Erosion mechanism of refractories in a pyro-processing furnace for recycling lithium-ion secondary batteries

Abstract

The refractory lining in a furnace is always damaged and peels off when spent lithium-ion secondary batteries (LIB) are pyro-processed in a rotary kiln. To develop highly durable refractories and to elucidate the erosion behavior, various analyses such as scanning electron microscopy/energy dispersive X-ray spectroscopy, laser-induced breakdown spectroscopy, inductively coupled plasma atomic emission spectroscopy, ion chromatography, and X-ray diffraction were performed on the linings sampled from different sections of a refractory. Our results suggested the following mechanisms in Al2O3–SiO2–CaO refractory damage during pyro-processing of spent LIB packs.

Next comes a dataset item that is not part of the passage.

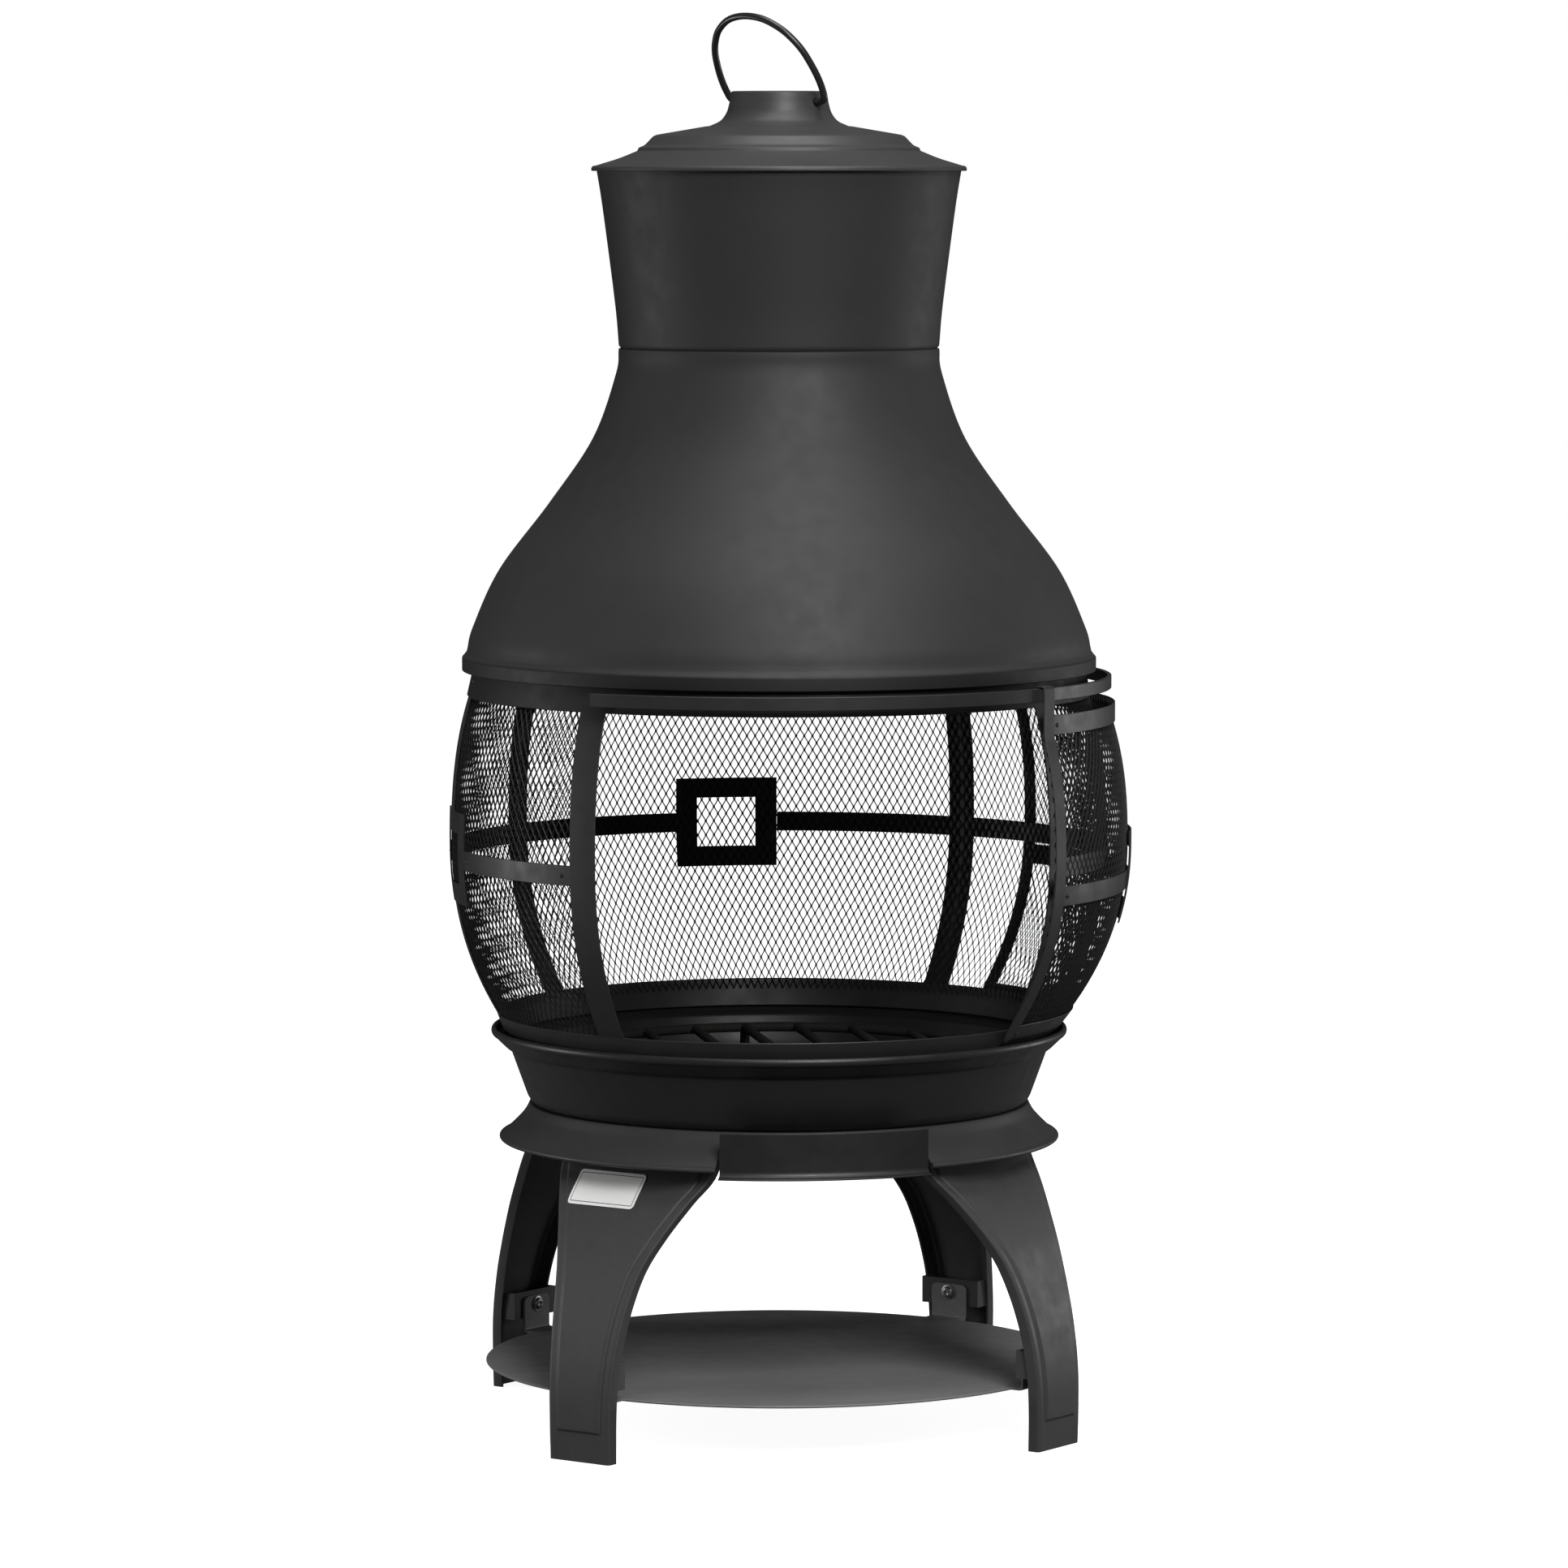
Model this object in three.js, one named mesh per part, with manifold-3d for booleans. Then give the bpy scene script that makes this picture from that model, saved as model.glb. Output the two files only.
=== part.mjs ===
// A garden chiminea in painted sheet steel: a barrel of expanded-metal screens with a sliding door
// stands in a fire bowl on four pressed legs, under a flared hood, a chimney and a lift-off lid.
// Millimetres, +Z up. The origin is on the ground under the axis, and the open front faces -Y.
// Angles run round the axis in degrees: 0 is the front, 90 is the +X side, -90 the -X side.
import * as THREE from "three";
import { mergeVertices } from "three/addons/utils/BufferGeometryUtils.js";
import Module from "manifold-3d";

const wasm = await Module();
wasm.setup();

// ---------- driving dimensions ----------
const SEGMENTS = 48; // flats round every turned piece
const GAP = 0.3; // between pieces that touch
const SHEET = 1.2; // thin sheet: screens, straps, hood, chimney, lid
const PLATE = 1.5; // thicker sheet: bowl and stand

const LEG_SHEET = 2;
const LEG_ANGLES = { front_left: -45, front_right: 45, rear_right: 135, rear_left: -135 };
const LEG_FOLD = 10; // depth of the folded sides
const LEG_LINE = [ // height, outer face
  [0, 271], [30, 271.5], [60, 270.5], [90, 266], [120, 258], [150, 246.5], [175, 232], [200, 214.5], [222, 197],
];
const LEG_EDGE = [ // height, half width
  [0, 29], [40, 29.6], [75, 31], [100, 33], [125, 36], [150, 41], [175, 50.5], [200, 62.5], [222, 73],
];
const LEG_TOP_FACE = 184; // outer face where the leg meets the stand ring

const SHELF = { radius: 237.5, sheet: 2, height: 47, tabWidth: 34, tabRise: 30, tabReach: 248 };
const STRAP_HEIGHT = 22;
const SCREW = { shank: 2.5, head: 4.6, headDepth: 2.4 };

const STAND = { rim: 226, skirtDrop: 28.6, skirt: 222, neck: 202, height: 256.6, flange: 185 };
const DATUM = 256.6; // height of the stand's top in the heights given from BOWL to BAIL below
const BOWL = { rim: 232.5, rimHeight: 318.2, mouth: 227.2, floor: 199, ashHole: 8, ashRing: 62 };
const BOWL_BOLT = { ring: 192.5, shank: 3, head: 5.5, headDepth: 3.5 };
const DRAWER = { front: 224, drop: 33, rise: 2, halfAngle: 21.7, tray: 64, back: 60, trayDrop: 29.9, trayRim: 6.6 };

const GRATE = { radius: 172, bar: 8, height: 300, bars: 7, feet: 4 };

const BARREL_HEIGHTS = [300, 320, 345, 375, 410, 450, 490, 530, 565, 586, 610]; // of its flats
const DRUM = { equator: 470, radius: 265.5, up: [14.5, 116, 2.54], down: [36.5, 138, 2.24] };
const DOOR_STANDOFF = 18.5; // of the door's widest circle from the drum's
const DOOR = { equator: 470, radius: DRUM.radius + DOOR_STANDOFF, up: [13, 98, 2.4], down: [46, 138, 2.2], shoulder: 565 };
const TOP_RING = { foot: 586, top: 614, cone: 6 };
const BOTTOM_RING = { foot: 308, top: 330, cone: 8 };
const RIBS = {
  rib_front_left: [-45, 24.5],
  rib_front_right: [45, 14],
  rib_rear_right: [135, 24.5],
  rib_rear_left: [-135, 24.5],
};
const SIDE_STRIP = 14;
const BAND = { middle: 459, height: 16 };
const HANDLE = { halfAngle: 9.3, height: 74, windowAngle: 5.4, windowHeight: 41 };

const DOOR_CENTRE = 82; // where the open door stands
const DOOR_HALF = 40.65; // from its middle to the middle of each upright
const DOOR_UPRIGHT = 13;
const DOOR_BANDS = { top: [565.3, 581], middle: [431, 447], bottom: [320, 334] };
const DOOR_HANDLE_HEIGHT = 441;
const RAIL = { standoff: 16.4, bar: 3.4, foot: 592, top: 602.4, from: -43, to: 136 };
const RAIL_BRACKETS = [-41, 46, 133];
const HOOK = { throat: 0.7, lip: 7 };

const HOOD_LINE = [[251, 622], [246, 641], [224.6, 687], [184.6, 740], [149.4, 792], [131, 843]];
const HOOD = { skirt: 255, skirtFoot: 606, skirtTop: 617.5, neck: 128.6, top: 863.7 };
const CHIMNEY_LINE = [[128.5, 866], [131.5, 900], [141, 974], [146.3, 1008.4]];
const CHIMNEY_TUCK = { radius: 126.8, foot: 842 };
const LID_LINE = [
  [150.3, 1003.6], [150.3, 1009], [129, 1016.8], [113, 1021.6], [106, 1025], [100, 1033],
  [50, 1042], [42, 1050], [39, 1061], [38, 1069], [0, 1069],
];
const BAIL = { wire: 5.5, pivotHeight: 1060, angle: 38, lean: 31, clearance: 0.6 };
// Half of the bail in its own plane: out along the pivot line, and up.
const BAIL_LINE = [[33, 0], [45, 0], [54, 4], [56, 13], [51, 26], [46, 40], [41, 56], [27, 71], [0, 78.5]];
const LABEL = { height: 207, side: -17, width: 64, tall: 25, sheet: 0.6 };

// ---------- materials ----------
const PAINT = { roughness: 0.55, metalness: 0.3 };
const paint = (color) => () => new THREE.MeshStandardMaterial({ color, ...PAINT });
const hoodPaint = paint(0x2b2b2c);
const drumPaint = paint(0x26262a);
const screenPaint = paint(0x171718);
const bowlPaint = paint(0x1c1c1d);
const legPaint = paint(0x333335);
const zinc = () => new THREE.MeshStandardMaterial({ color: 0x77787a, roughness: 0.4, metalness: 0.9 });
const labelFilm = () => new THREE.MeshStandardMaterial({ color: 0xd9d8d2, roughness: 0.6 });

// ---------- solids ----------
const chiminea = new THREE.Group();

// A closed three.js geometry as a manifold solid.
function asSolid(geometry) {
  const bare = geometry.clone();
  bare.deleteAttribute("normal");
  bare.deleteAttribute("uv");
  const merged = mergeVertices(bare, 1e-4);
  const { array: vertProperties } = merged.attributes.position;
  const triVerts = new Uint32Array(merged.index.array);
  return new wasm.Manifold(new wasm.Mesh({ numProp: 3, vertProperties, triVerts }));
}

function asGeometry(solid) {
  const made = solid.getMesh();
  return new THREE.BufferGeometry()
    .setAttribute("position", new THREE.BufferAttribute(made.vertProperties, 3))
    .setIndex(new THREE.BufferAttribute(made.triVerts, 1));
}

function add(name, solid, material) {
  const mesh = new THREE.Mesh(asGeometry(solid), material());
  mesh.name = name;
  chiminea.add(mesh);
}

// Adds a piece that stands on the stand, drawn with the stand's top at the datum.
function addAbove(name, solid, material) {
  add(name, solid.translate([0, 0, STAND.height - DATUM]), material);
}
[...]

First, Li2O, P2O5, LiF, and HF were formed by thermal decomposition of electrolyte constituents of the lithium-ion secondary batteries. When HF reacts with SiO2, Al2O3, and CaO on the surface of the refractory, each fluoride that forms vaporizes and melts. When Li2O and P2O5 (as well as LiF) react with the Al2O3–SiO2 refractory, an Li2O–Al2O3–SiO2–P2O5(-LiF) phase with a low melting point forms and penetrates into the refractory through pores, grain boundaries, and cracks, resulting in peeling off.